## WORK TO BE COMPLETED
Your task is to quote, unchanged, only the lines from the one with "escutcheon();" through the one with "bpy.data.objects.remove(obj)", both ends included.

## start AVAILABLE DATA

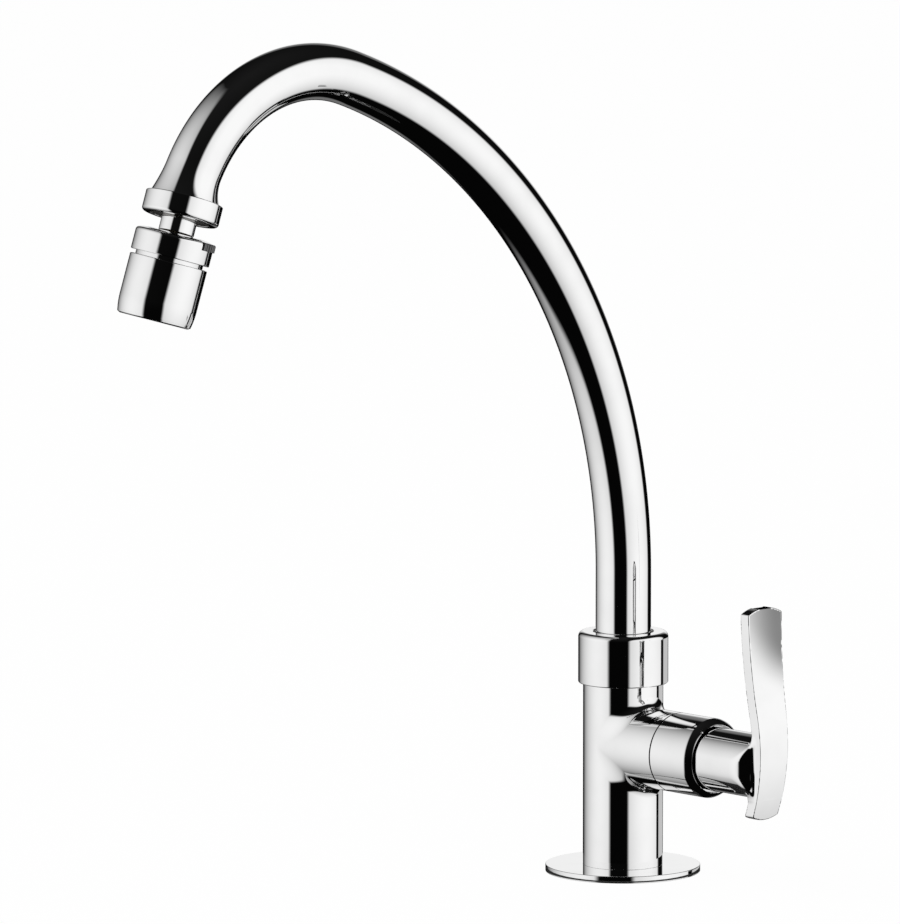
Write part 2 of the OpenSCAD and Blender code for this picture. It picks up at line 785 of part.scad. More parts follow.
// Where each O-ring lies on the tail
function tail_ring_z(i) = neck_top - tail_drop + tail_ring_low + i * tail_ring_pitch;

module spout_o_rings() {
    color(rubber) for (i = [0:1]) round_ring(tail_ring_floor_d + 2 * tail_ring_r + 0.04, tail_ring_r, tail_ring_z(i));
}

module spout_tube() {
    overlap_a = 0.3;
    color(chrome) {
        ring(tube_d, tube_bore_d, tube_foot_z, riser_top);
        translate([0, 0, riser_top]) tube_bend(arch_r, 0, arch_a, tube_wall);
        on_outlet() {
            tube_bend(hook_r, -hook_a - overlap_a, 0, tube_wall - bend_thinning);
            flare();
        }
    }
}

// Flared mouth: a hollow-sided skirt that sinks into the bent tube at its upper end
module flare() {
    slim_r = tube_mid_r - 0.6;
    swell = flare_d / 2 - slim_r;
    difference() {
        rotate_extrude() polygon(concat(
            [[0, 0], [0, -flare_len]],
            [for (k = [0:flare_steps])
                let (t = k / flare_steps)
                [slim_r + swell * pow(t, 1.6), flare_len * (t - 1)]]
        ));
        translate([0, -hook_r, 0]) rotate([90, 0, 90])
            rotate_extrude(angle = 30, start = -25, $fn = 180)
                translate([hook_r, 0]) circle(r = tube_mid_r);
    }
}

module spout_end_ring() {
    r = ring_d / 2;
    color(chrome) on_outlet() {
        rotate_extrude() polygon(concat(
            [[tail_bore_d / 2 - 0.5, -ring_spigot_h], [ring_spigot_d / 2, -ring_spigot_h], [ring_spigot_d / 2, 0],
             [r - ring_top_edge, 0], [r, ring_top_edge]],
            arc([r - ring_edge_r, ring_h - ring_edge_r], ring_edge_r, 0, 90, 6),
            [[ring_bore_d / 2, ring_h], [ring_bore_d / 2, ring_ceiling], [tail_bore_d / 2 - 0.5, ring_ceiling]]
        ));
    }
}

module stem_retainer() {
    color(brass) on_outlet()
        ring(ring_bore_d - 2 * thread_gap, neck_d + 2 * running_gap, retainer_top, retainer_low);
}

// ---- Swivel stem ----

module ball_stem() {
    groove_w = 2 * stem_ring_r + part_gap;
    color(chrome) on_outlet() difference() {
        union() {
            rod(stem_flange_d, flange_top, flange_low);
            rod(neck_d, flange_low - cut, ball_drop);
            translate([0, 0, ball_drop]) sphere(d = ball_d);
        }
        rod(stem_bore_d, flange_top - cut, ball_drop + ball_d);
        translate([0, 0, ball_drop + ball_cut]) cylinder(d = 2 * ball_d, h = ball_d);
        ring(stem_ring_track_d + groove_w, stem_ring_track_d - groove_w,
             flange_top - cut, ring_ceiling + 2 * stem_ring_r + seat_gap);
    }
}

module stem_o_ring() {
    color(rubber) on_outlet()
        round_ring(stem_ring_track_d, stem_ring_r, ring_ceiling + stem_ring_r + thread_gap);
}

module stem_washer() {
    color(nylon) on_outlet()
        ring(stem_flange_d, neck_d + 2 * running_gap, flange_low + seat_gap, flange_low + seat_gap + stem_washer_t);
}

// ---- Spray head: collar ----

module head_collar() {
    r = collar_d / 2;
    bore_r = collar_bore_d / 2;
    hole_r = dome_hole_d / 2;
    shoulder_z = -collar_rise + dome_h;
    lip_hole_r = sqrt(pow(ball_d / 2 + ball_gap, 2) - pow(lip_low, 2));
    color(chrome) on_head() difference() {
        rotate_extrude() polygon(concat(
            [[bore_r, collar_drop], [bore_r, lip_low], [lip_hole_r, lip_low], [hole_r, -collar_rise],
             [(hole_r + r) / 2, -collar_rise + dome_h / 3]],
            arc([r - shoulder_r, shoulder_z + shoulder_r], shoulder_r, -90, 0, 6),
            [[r, collar_drop - 0.3], [r - 0.3, collar_drop]]
        ));
        round_groove(collar_bore_d, snap_ring_r, snap_ring_z);
        grip_sector(r - grip_root - part_gap, r + cut, grip_a + 1, -grip_rise - part_gap, grip_h + 2 * part_gap);
    }
}

// Square groove, cut where a snap ring lies across a joint of the given diameter
module round_groove(joint_d, section_r, z) {
    w = section_r + seat_gap;
    ring(joint_d + 2 * w, joint_d - 2 * w, z - w, z + w);
}

// Sector of a ring, centred on the grip's direction
module grip_sector(r0, r1, angle, z0, h) {
    rotate([0, 0, grip_dir - angle / 2])
        translate([0, 0, z0]) rotate_extrude(angle = angle) translate([r0, 0]) square([r1 - r0, h]);
}

module ball_seat() {
    color(nylon) on_head() difference() {
        rod(collar_bore_d - 2 * running_gap, lip_low + seat_gap, seat_low);
        sphere(d = ball_d + 2 * ball_gap);
    }
}

module grip_tab() {
    r = collar_d / 2;
    rib_a = (grip_a - 1) / (2 * grip_ribs - 1);
    color(chrome) on_head() {
        grip_sector(r - grip_root, r + grip_proud / 2, grip_a, -grip_rise, grip_h);
        for (i = [0:grip_ribs - 1])
            rotate([0, 0, (2 * i - grip_ribs + 1) * rib_a])
                grip_sector(r - part_gap, r + grip_proud, rib_a, part_gap - grip_rise, grip_h - 2 * part_gap);
    }
}

module snap_ring() {
    color(steel) on_head() round_ring(collar_bore_d, snap_ring_r, snap_ring_z);
}

// ---- Spray head: barrel and aerator ----

module barrel() {
    r = barrel_d / 2;
    rim_r = rim_d / 2;
    inset = r - rim_r;
    taper_r = (barrel_taper_len * barrel_taper_len + inset * inset) / (2 * inset);
    taper_a = asin(barrel_taper_len / taper_r);
    edge = 0.4;
    color(chrome) on_head() difference() {
        rotate_extrude() polygon(concat(
            [[barrel_neck_bore_d / 2, barrel_top], [barrel_neck_d / 2, barrel_top],
             [barrel_neck_d / 2, barrel_x], [r - edge, barrel_x], [r, barrel_x + edge]],
            arc([r - taper_r, barrel_end - barrel_taper_len], taper_r, 0, taper_a, 8),
            [[barrel_bore_d / 2 + edge, barrel_end], [barrel_bore_d / 2, barrel_end - edge],
             [barrel_bore_d / 2, chamber_top], [shoulder_hole_d / 2, chamber_top],
             [shoulder_hole_d / 2, shoulder_top], [barrel_neck_bore_d / 2, shoulder_top]]
        ));
        round_groove(collar_bore_d, snap_ring_r, snap_ring_z);
    }
}

module ball_seal() {
    color(rubber) on_head() difference() {
        rod(barrel_neck_bore_d - part_gap, seal_top, seal_low);
        sphere(d = ball_d + 2 * ball_gap);
        rod(ball_d * 0.75, seal_top, seal_low + cut);
    }
}

module aerator_washer() {
    z = chamber_top + seat_gap;
    color(rubber) on_head() ring(aerator_d, shoulder_hole_d, z, z + aerator_washer_t);
}

// Holes in rings about the axis, six more in each ring than in the one inside it
module hole_rings(rings, pitch, hole_d, z0, z1) {
    rod(hole_d, z0, z1);
    for (k = [1:rings], i = [0:6 * k - 1])
        rotate([0, 0, 60 * i / k]) translate([k * pitch, 0, 0]) rod(hole_d, z0, z1);
}

module flow_regulator() {
    color(black_plastic) on_head() difference() {
        rod(aerator_d, regulator_top, regulator_top + regulator_t);
        hole_rings(1, 4.6, 2.6, regulator_top - cut, regulator_top + regulator_t + cut);
    }
}

module aerator_cage() {
    slots = 8;
    slot_w = 2.4;
    wall = 1.4;
    color(nylon) on_head() difference() {
        ring(aerator_d, aerator_d - 2 * wall, cage_top, plate_top - part_gap);
        for (i = [0:slots / 2 - 1])
            rotate([0, 0, 360 * i / slots])
                translate([-aerator_d, -slot_w / 2, cage_top + wall]) cube([2 * aerator_d, slot_w, slot_w]);
    }
}

module aerator_screens() {
    screen_t = 0.5;
    screen_d = aerator_d - 3.2;
    color(steel) on_head() for (i = [0:1]) {
        z = plate_top - 2.2 + i * 1.2;
        difference() {
            rod(screen_d, z, z + screen_t);
            hole_rings(2, 3, 1.8, z - cut, z + screen_t + cut);
        }
    }
}

module spray_plate() {
    color(black_plastic) on_head() difference() {
        rod(aerator_d, plate_top, plate_low);
        hole_rings(3, 2.7, 1.3, plate_top - cut, plate_low + cut);
    }
}

// ---- Assembly ----

escutcheon();
deck_gasket();
base_o_ring();
body();
inlet_shank();
clamp_gasket();
clamp_washer();
lock_nut();
spout_nut();
thrust_washer();
slip_ring();
cartridge_housing();
cartridge_gasket();
seat_seal();
fixed_disc();
bonnet_sleeve();
spindle();
moving_disc();
spindle_washer();
spindle_o_rings();
spindle_clip();
lever();
spline_insert();
set_screw();
spout_tube();
spout_tail();
spout_o_rings();
spout_end_ring();
stem_retainer();
ball_stem();
stem_o_ring();
stem_washer();
head_collar();
ball_seat();
grip_tab();
snap_ring();
barrel();
ball_seal();
aerator_washer();
flow_regulator();
aerator_cage();
aerator_screens();
spray_plate();
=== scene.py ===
"""Looks of the gooseneck bar faucet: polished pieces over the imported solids, a pale studio and the camera."""
import json
import math

import bpy
import numpy as np
from mathutils import Matrix, Vector

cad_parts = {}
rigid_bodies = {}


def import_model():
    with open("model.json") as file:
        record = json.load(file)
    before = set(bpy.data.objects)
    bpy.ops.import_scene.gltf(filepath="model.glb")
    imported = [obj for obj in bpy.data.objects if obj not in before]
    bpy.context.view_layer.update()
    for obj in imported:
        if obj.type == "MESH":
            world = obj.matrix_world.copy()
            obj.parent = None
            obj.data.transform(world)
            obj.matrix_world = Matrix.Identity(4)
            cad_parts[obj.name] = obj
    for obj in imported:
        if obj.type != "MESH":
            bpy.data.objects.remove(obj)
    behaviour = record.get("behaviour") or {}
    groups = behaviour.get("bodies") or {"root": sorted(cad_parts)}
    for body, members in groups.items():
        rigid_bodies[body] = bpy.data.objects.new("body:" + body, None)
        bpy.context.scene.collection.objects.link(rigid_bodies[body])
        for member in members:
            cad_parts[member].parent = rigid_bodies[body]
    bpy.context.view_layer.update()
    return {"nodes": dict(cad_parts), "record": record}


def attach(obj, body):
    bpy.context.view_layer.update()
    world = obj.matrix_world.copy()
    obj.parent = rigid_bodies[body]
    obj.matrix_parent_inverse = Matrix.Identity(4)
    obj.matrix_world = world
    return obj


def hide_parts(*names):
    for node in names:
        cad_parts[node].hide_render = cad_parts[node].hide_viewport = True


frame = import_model()
MM = 0.001

# ---------------------------------------------------------------- sizes, in millimetres

# base disc, with the recess of its gasket
DISC_R, DISC_T = 26.7, 2.4
RECESS_IN_R, RECESS_OUT_R, RECESS_T = 16.0, 23.75, 1.2
# threaded shank below the deck
SHANK_R, SHANK_HOLE_R, SHANK_BORE_R, SHANK_DROP, SHANK_TOP = 10.48, 10.8, 6.0, 52.0, 17.0
THREAD_ROOT_R, THREAD_PITCH, RIDGE_R = 9.35, 1.814, 0.78
# upright body, with its neck and the spout's socket
BODY_R, BODY_TOP, NECK_R, NECK_TOP = 13.8, 65.7, 12.7, 76.0
SOCKET_R, SOCKET_LOW, FOOT_EDGE, SHOULDER_EDGE = 10.02, 57.0, 0.12, 0.2
# side branch; its fillet into the body grows from TEE_FILLET by TEE_SWEEP towards the branch's sides
BRANCH_R, BRANCH_Z, BRANCH_END, BRANCH_EDGE = 13.7, 44.5, 27.4, 0.26
BORE_R, BORE_LOW = 10.5, 8.0
TEE_FILLET, TEE_SWEEP, TEE_FADE = 4.0, 16.0, 6
# nut at the spout's foot
NUT_R, NUT_LOW, NUT_TOP, NUT_EDGE = 15.5, 65.75, 83.55, 1.8
NUT_CUP_R, NUT_HOLE_R, NUT_LIP = 12.8, 10.3, 2.6
# sleeve on the branch, along the valve's axis; its bevel is a shallow arc
SLEEVE_LOW, SLEEVE_END, SLEEVE_BORE_R, MOUTH_R = 27.55, 46.4, 12.25, 11.6
WEB_LOW, WEB_TOP, WEB_HOLE_R = 35.1, 37.3, 7.6
BEVEL_LOW, BEVEL_CENTRE, BEVEL_R, BEVEL_FROM, BEVEL_TO = 43.8, (8.19, 41.695), 5.9, 20.9, 52.9
# lever: hub, blade and set screw, from the valve's axis
HUB_R, HUB_LOW, SIDE_R, SIDE_X = 10.9, 38.5, 9.1, 63.2
LEVER_REACH, BULGE_RISE, BULGE_R, HOLLOW_R, HOLLOW_TURN, BLADE_T = 74.5, 6.1, 65.0, 200.0, 10.8, 4.0
LEVER_UP, LEVER_DOWN, TIP_W, LOW_W, TIP_CROWN, LOW_CROWN = 54.9, 18.1, 16.1, 11.7, 2.1, 1.4
SCREW_X, SCREW_R = 48.65, 2.05
# spout: riser, long arch, tight hook, and the flare at its mouth
TUBE_R, RISER_LEN, ARCH_R, ARCH_A, HOOK_R, HOOK_A = 9.525, 20.6, 189.8, 70.7, 56.8, 90.1
RISER_TOP, TUBE_SUNK = NUT_TOP + RISER_LEN, 4.6
FLARE_R, FLARE_LEN, FLARE_POWER = 11.6, 10.0, 2.0
# ring at the mouth, along the outlet's axis
RING_R, RING_H, RING_BORE_R, RING_HOLE_R, RING_WEB = 13.0, 7.1, 10.0, 5.5, 1.6
SPIGOT_R, SPIGOT_TOP = 8.225, -4.0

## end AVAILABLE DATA

## ANSWER
escutcheon();
deck_gasket();
base_o_ring();
body();
inlet_shank();
clamp_gasket();
clamp_washer();
lock_nut();
spout_nut();
thrust_washer();
slip_ring();
cartridge_housing();
cartridge_gasket();
seat_seal();
fixed_disc();
bonnet_sleeve();
spindle();
moving_disc();
spindle_washer();
spindle_o_rings();
spindle_clip();
lever();
spline_insert();
set_screw();
spout_tube();
spout_tail();
spout_o_rings();
spout_end_ring();
stem_retainer();
ball_stem();
stem_o_ring();
stem_washer();
head_collar();
ball_seat();
grip_tab();
snap_ring();
barrel();
ball_seal();
aerator_washer();
flow_regulator();
aerator_cage();
aerator_screens();
spray_plate();
=== scene.py ===
"""Looks of the gooseneck bar faucet: polished pieces over the imported solids, a pale studio and the camera."""
import json
import math

import bpy
import numpy as np
from mathutils import Matrix, Vector

cad_parts = {}
rigid_bodies = {}


def import_model():
    with open("model.json") as file:
        record = json.load(file)
    before = set(bpy.data.objects)
    bpy.ops.import_scene.gltf(filepath="model.glb")
    imported = [obj for obj in bpy.data.objects if obj not in before]
    bpy.context.view_layer.update()
    for obj in imported:
        if obj.type == "MESH":
            world = obj.matrix_world.copy()
            obj.parent = None
            obj.data.transform(world)
            obj.matrix_world = Matrix.Identity(4)
            cad_parts[obj.name] = obj
    for obj in imported:
        if obj.type != "MESH":
            bpy.data.objects.remove(obj)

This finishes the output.